H.G.ウェルズの曾孫が監督した『タイム・マシン』のリメイクである。1960年版と較べると、映像的には大人と子供の差だが、映画としての面白さは別である。
1960年版が原作にかなり忠実だったのに対し、こちらは随分オリジナルの要素を盛りこんでいる。原作と1960年版では主人公は町の発明家であり、純粋に知的好奇心からタイムマシンを作ったのに対し、2002年版では大学で物理学を教えるハーデゲン教授で、婚約者のエマが強盗に殺されたことから、過去にもどって彼女を救うためにタイムマシンを作る。封切時にも感じたが、このエピソードは木に竹を接いだようでしっくりしない。タイムパラドックスをもちこむと、原作とはまったく別の話になってしまうのに、後半は原作というか、1960年版のストーリーをほぼなぞっている。
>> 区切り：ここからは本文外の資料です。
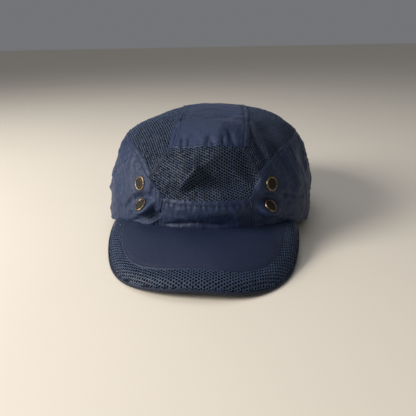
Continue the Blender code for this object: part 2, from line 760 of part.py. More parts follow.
def build_pads(foam, parent):
    """Foam pads stuck inside the shell."""
    depth = SHELL_THICKNESS + PAD_GAP
    for name, middle in PAD_MIDDLES.items():
        turns = np.radians(np.linspace(middle - PAD_HALF_TURN, middle + PAD_HALF_TURN, 9))
        floor = shell_rim(math.radians(middle))[2] + PAD_ABOVE_RIM
        heights = np.linspace(floor, floor + PAD_SHARE * (SHELL.sizes[3] - floor), 5)
        grid = np.array([[SHELL.at(a, z) for a in turns] for z in heights])
        panel(name, grid, foam, depth, PAD_THICKNESS, SHELL, parent)
    flat = np.linspace(-CROWN_PAD_SIDE * HALF, CROWN_PAD_SIDE * HALF, 7)
    grid = np.array([[SHELL.over(x, y) for y in flat] for x in flat])
    panel("crown_pad", grid, foam, depth, PAD_THICKNESS, SHELL, parent)


def rear_point(x, outside):
    """A plan point behind the crown's rear wall, straight out from the wall at this x."""
    base = CROWN.at_x(x, 0.0, rear=True)
    away = CROWN.normal(base + np.array((0.0, 0.0, SEAM_GAP)))[:2]
    return base[:2] + away / np.linalg.norm(away) * outside


def run(from_x, to_x, outside, count):
    """Plan points along the rear wall at one distance outside it."""
    return [rear_point(x, outside) for x in np.linspace(from_x, to_x, count)]


def fold(bar_x, towards):
    """Plan points of the turn round a bar of the ring, from the inner run to the outer run."""
    centre = rear_point(bar_x, RING_RUN)
    out = rear_point(bar_x, TAIL_RUN) - centre
    out /= np.linalg.norm(out)
    side = np.array((out[1], -out[0])) * towards
    turns = np.linspace(-math.pi * HALF, math.pi * HALF, 9)
    return [centre + (side * math.cos(a) + out * math.sin(a)) * FOLD_RADIUS for a in turns]


def ribbon(name, path, thickness, inset, finish, parent=None):
    """An upright band that follows a plan path, cut from the strap's width less an inset."""
    path = np.array(path)
    along = np.gradient(path, axis=0)
    out = np.stack([-along[:, 1], along[:, 0]], 1)
    out /= np.linalg.norm(out, axis=1, keepdims=True)
    faces = []
    for offset in (thickness * HALF, -thickness * HALF):
        line = path + out * offset
        low, high = STRAP_BOTTOM + inset, STRAP_BOTTOM + STRAP_WIDTH - inset
        rows = [np.column_stack([line, np.full(len(line), z)]) for z in (low, high)]
        faces.append(np.array(rows))
    return place(name, thick_mesh(name, *faces), finish, parent)


def build_ring(finish):
    """The rectangular ring between the tab and the strap."""
    ends = [Vector((*rear_point(x, RING_RUN), 0.0)) for x in (TAB_BAR_X, RING_BAR_X)]
    half_wide = (ends[1] - ends[0]).length * HALF
    half_high = STRAP_WIDTH * HALF + LAYER_GAP + RING_WIRE * HALF
    work = bmesh.new()
    loops = []
    for angle in np.radians(np.arange(22.5, 360.0, 45.0)):
        grow, y = RING_WIRE * HALF * math.cos(angle), RING_WIRE * HALF * math.sin(angle)
        wide, high = half_wide + grow, half_high + grow
        corners = ((-wide, -high), (wide, -high), (wide, high), (-wide, high))
        loops.append([work.verts.new((x, y, z)) for x, z in corners])
    for a, b in zip(loops, loops[1:] + loops[:1]):
        for k in range(4):
            work.faces.new((a[k], a[(k + 1) % 4], b[(k + 1) % 4], b[k]))
    bmesh.ops.recalc_face_normals(work, faces=work.faces)
    mesh = bpy.data.meshes.new("closure_ring")
    work.to_mesh(mesh)
    work.free()
    ring = place("closure_ring", mesh, finish)
    ring.location = (ends[0] + ends[1]) * HALF + Vector((0, 0, STRAP_BOTTOM + STRAP_WIDTH * HALF))
    ring.rotation_euler.z = math.atan2(ends[1].y - ends[0].y, ends[1].x - ends[0].x)


def build_closure(webbing, plastic, hooks, loops):
    """The tab, the ring and the strap, whose tail folds back on itself and peels off."""
    build_ring(plastic)
    tab = run(-STRAP_SEWN_X, TAB_BAR_X - FOLD_RADIUS * HALF, STRAP_RUN, 10) + fold(TAB_BAR_X, 1)
    tab += run(TAB_BAR_X - FOLD_RADIUS * HALF, TAB_BAR_X - TAB_FOLD_LENGTH, TAIL_RUN, 6)
    ribbon("closure_tab", tab, STRAP_THICKNESS, 0.0, webbing)
    strap = run(STRAP_SEWN_X, RING_BAR_X + FOLD_RADIUS * HALF, STRAP_RUN, 16) + fold(RING_BAR_X, -1)
    strap.append(rear_point(RING_BAR_X + FOLD_STUB, TAIL_RUN))
    ribbon("closure_strap", strap, STRAP_THICKNESS, 0.0, webbing)
    tape_end = RING_BAR_X + TAIL_LENGTH
    loop_run = STRAP_RUN + (STRAP_THICKNESS + TAPE_THICKNESS) * HALF + LAYER_GAP
    hook_run = loop_run + TAPE_THICKNESS + LAYER_GAP
    loop_path = run(RING_BAR_X + TAPE_START, tape_end, loop_run, 12)
    hook_path = run(RING_BAR_X + TAPE_START, tape_end, hook_run, 12)
    ribbon("loop_tape", loop_path, TAPE_THICKNESS, TAPE_INSET, loops)

    root = rear_point(RING_BAR_X, TAIL_RUN)
    peel = bpy.data.objects.new("tail_fold", None)
    bpy.context.scene.collection.objects.link(peel)
    peel.location = (root[0], root[1], STRAP_BOTTOM + STRAP_WIDTH * HALF)
    tail_path = run(RING_BAR_X + TAIL_ROOT_GAP, tape_end + TAPE_START, TAIL_RUN, 14)
    for piece in (
        ribbon("closure_tail", tail_path, STRAP_THICKNESS, 0.0, webbing),
        ribbon("hook_tape", hook_path, TAPE_THICKNESS, TAPE_INSET, hooks),
    ):
        piece.parent = peel
        piece.matrix_parent_inverse = Matrix.Translation(-peel.location)


def centre_plan():
    """Moves everything so that x = y = 0 is the middle of the outline and z = 0 is the table."""
    bpy.context.view_layer.update()
    depsgraph = bpy.context.evaluated_depsgraph_get()
    low, high = np.full(3, np.inf), np.full(3, -np.inf)
    for piece in bpy.context.scene.objects:
        if piece.type == "MESH" and not piece.hide_render:
            solid = piece.evaluated_get(depsgraph)
            corners = np.array([solid.matrix_world @ v.co for v in solid.data.vertices])
            low, high = np.minimum(low, corners.min(0)), np.maximum(high, corners.max(0))
    shift = Vector((-(low[0] + high[0]) * HALF, -(low[1] + high[1]) * HALF, -low[2]))
    for piece in bpy.context.scene.objects:
        if piece.parent is None:
            piece.location += shift


def main():
    for old in list(bpy.data.objects):
        bpy.data.objects.remove(old)
    navy = material("navy_nylon", (0.050, 0.062, 0.110), 0.55)
    netting = material("navy_netting", (0.035, 0.047, 0.080), 0.7)
    tape = material("binding_tape", (0.020, 0.026, 0.048), 0.7)
    brass = material("antique_brass", (0.30, 0.21, 0.10), 0.35, 1.0)
    terry = material("sweatband_terry", (0.012, 0.014, 0.020), 0.95)
    board = material("board_plastic", (0.10, 0.10, 0.11), 0.5)
    abs_plastic = material("shell_plastic", (0.015, 0.015, 0.017), 0.35)
    foam = material("eva_foam", (0.020, 0.020, 0.022), 0.9)
    webbing = material("strap_webbing", (0.020, 0.026, 0.048), 0.8)
    hooks = material("hook_tape", (0.010, 0.010, 0.012), 0.6)
    loops = material("loop_tape", (0.014, 0.014, 0.018), 0.95)

    sides = build_crown(navy, netting)
    build_tapes(tape)
    build_sweatband(terry)
    build_peak(navy, netting, board, navy, tape)
    build_eyelets(sides, brass)
    insert = bpy.data.objects.new("insert", None)
    bpy.context.scene.collection.objects.link(insert)
    build_shell(abs_plastic, insert)
    build_pads(foam, insert)
    build_closure(webbing, abs_plastic, hooks, loops)
    centre_plan()


main()
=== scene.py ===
import math
import bmesh
import bpy
import numpy as np
from mathutils import Matrix, Vector, noise


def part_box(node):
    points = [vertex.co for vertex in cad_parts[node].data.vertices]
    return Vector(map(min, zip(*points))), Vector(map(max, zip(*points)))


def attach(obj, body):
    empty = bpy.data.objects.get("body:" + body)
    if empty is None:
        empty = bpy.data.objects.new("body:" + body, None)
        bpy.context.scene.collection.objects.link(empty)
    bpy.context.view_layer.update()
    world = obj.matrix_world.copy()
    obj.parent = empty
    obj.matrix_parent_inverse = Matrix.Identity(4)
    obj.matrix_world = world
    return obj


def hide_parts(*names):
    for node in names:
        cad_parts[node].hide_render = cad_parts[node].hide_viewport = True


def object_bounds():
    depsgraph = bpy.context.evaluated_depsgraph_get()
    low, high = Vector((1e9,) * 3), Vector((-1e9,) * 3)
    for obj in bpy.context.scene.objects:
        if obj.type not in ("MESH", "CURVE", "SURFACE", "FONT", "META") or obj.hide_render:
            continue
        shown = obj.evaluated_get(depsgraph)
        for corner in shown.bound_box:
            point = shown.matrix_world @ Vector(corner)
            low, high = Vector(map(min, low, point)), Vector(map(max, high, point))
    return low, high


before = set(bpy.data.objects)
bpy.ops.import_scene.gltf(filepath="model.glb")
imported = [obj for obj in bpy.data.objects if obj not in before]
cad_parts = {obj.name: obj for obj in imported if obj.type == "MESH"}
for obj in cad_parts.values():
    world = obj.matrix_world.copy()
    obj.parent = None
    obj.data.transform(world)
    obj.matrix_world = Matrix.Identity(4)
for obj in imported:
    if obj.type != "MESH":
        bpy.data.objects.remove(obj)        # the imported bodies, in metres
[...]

1960年版は1966年以降の地球の変化は、タイムマシンが溶岩の下になってしまったので、80万年後に侵食され、再び地表に出てくるまでわからないということにして逃げたが、2002年版ではCGを使って地殻変動をダイナミックに描きだしている。ここが一番の見どころである。
80万年後の世界は視覚的には美しいが、ドラマとしては平板だ。イーロイ人とモーロック人との対立が階級対立の進化したものだという理屈の部分を切り棄ててしまったからだろう。イーロイ人が言葉を喋り、イーロイ女性と恋に落ちるのは1960年版と同じである。
封切時の印象よりはよかったが、中のやや上といったところか。
特典の未公開映像はオープニングの別バージョンだけである。完成版では学生でごった返す廊下をカメラが移動していき、教室の黒板に数式を書くハーデゲン教授を映しだすが、別バージョンでは教室は空で、雪の積もるキャンパスを教授を先頭に学生たちが歩いていく。映像的には美しいが、他愛がなさすぎる。カットして正解だったと思う。
音声解説は監督&編集版しか聞いていないが、ウェルズ監督本人が「ここは辻褄があわないね」と突っこみをいれ、編集が屁理屈をつけて合理化するという妙なやりとりをしている。
封切時、ウェルズ監督は責任の重さからノイローゼになり、途中で監督が交替したという噂が流れたが、元になるような事実はあったらしい。というのも、モーロック人の地下王国の場面はゴア・ヴァービンスキー(ハリウッド版『リング』の監督)にまかせたと、ウェルズ監督がはっきり語っているからだ。演出方針はゴアにちゃんと伝えておいたと言っているが、地下の場面は一番重要なクライマックスである。そこを他の監督にまかせるなんていうことは普通ではありえないし、それまでは饒舌だったウェルズ監督が、地下場面になると、急に口が重くなることからいっても、噂は事実に近かったのだろう。
画質はとてもいいが、音はあまり広がりが感じられなかった。